Depois de cinco décadas de revolução einconformismo, quem empunha uma guitarra no Brasil se vê numa encruzilha-da entre o ronco dos amplificadores, os hormôniosda juventude e os apelos de um mercado voraz

Por Da Redação Materia seguir SEGUIR Materia seguir SEGUINDO
Atualizado em 31 out 2016, 18h50 - Publicado em 31 out 2004, 22h00

Texto Ricardo Alexandre

Parece um show de rock: enfumaçado, cybercolorido, cheio de adolescentes tatuados suados em polvorosa em suas roupas x-large. Soa como um show de rock: guitarras à frente, bateria marcial, influências da cultura do rap. De repente, a música pára e o cantor, um homenzarrão de 34 anos vestido como seus fãs, dá uma bronca em um garoto franzino: “Pô, brother, tá nessa? Vou te dar um toque: se liga no estilo!” Ah! Não é um show de rock: é uma campanha da Coca-Cola lançando sua coleção de miniaturas de garrafas coloridas. O Charlie Brown Jr., a primeira e a maior entre as bandas brasileiras de “novo rock”, empresta sua imagem à multinacional dos refrigerantes. No final, de posse de sua garrafinha, o garoto ganha um abraço do vocalista Chorão. A paz se fez, ele já havia se ligado no estilo.

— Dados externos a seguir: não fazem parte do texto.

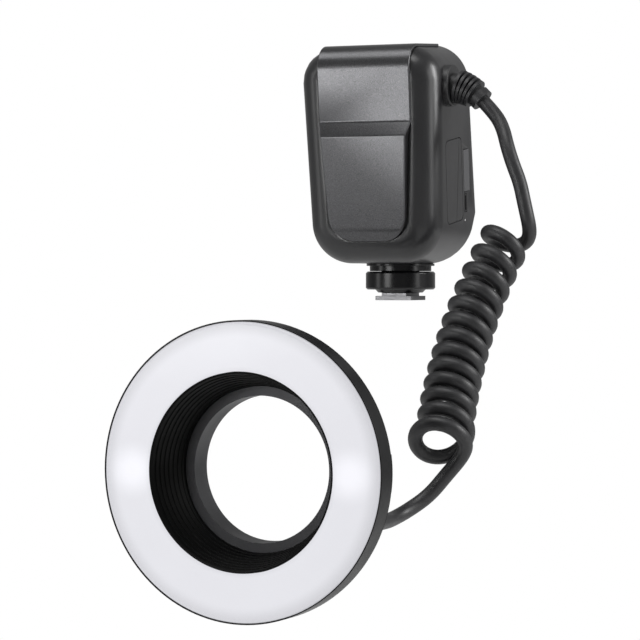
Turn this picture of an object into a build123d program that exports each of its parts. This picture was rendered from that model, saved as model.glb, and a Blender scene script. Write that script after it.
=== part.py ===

O Charlie Brown Jr. apareceu em 1997, quando bandas da chamada MPopB já passeavam pelas paradas de sucesso (Skank, Raimundos) e a morte de Chico Science e dos Mamonas Assassinas deixaram um gosto amargo tanto nas fusões globalizadas quanto no humor colegial. Produzido pelo mesmo Rick Bonadio dos Mamonas, o quinteto santista fazia skate rock – um tipo de música facilmente identificável pelo público dos esportes radicais, mas que remetia a coisas tão diferentes quanto Rage Against the Machine e Sublime, punk rock, ska, reggae e rap. Na verdade, mais do que um tipo de música, “skate rock” é um target, um segmento de mercado.

Com seu vocalista carismático e uma banda com impressionante domínio de palco, entre 1997 e 2002, o Charlie Brown Jr. foi colecionando hits em rádios roqueiras e mantendo sua reputação extreme com faixas mais pesadas e discurso repleto de menções a esportes e à vida familiar conturbada de Chorão. Sem contar o hábito do cantor de brigar com jornalistas, executivos de gravadora, músicos, esportistas e transeuntes em geral. “Extreme”, como eles se autodefinem.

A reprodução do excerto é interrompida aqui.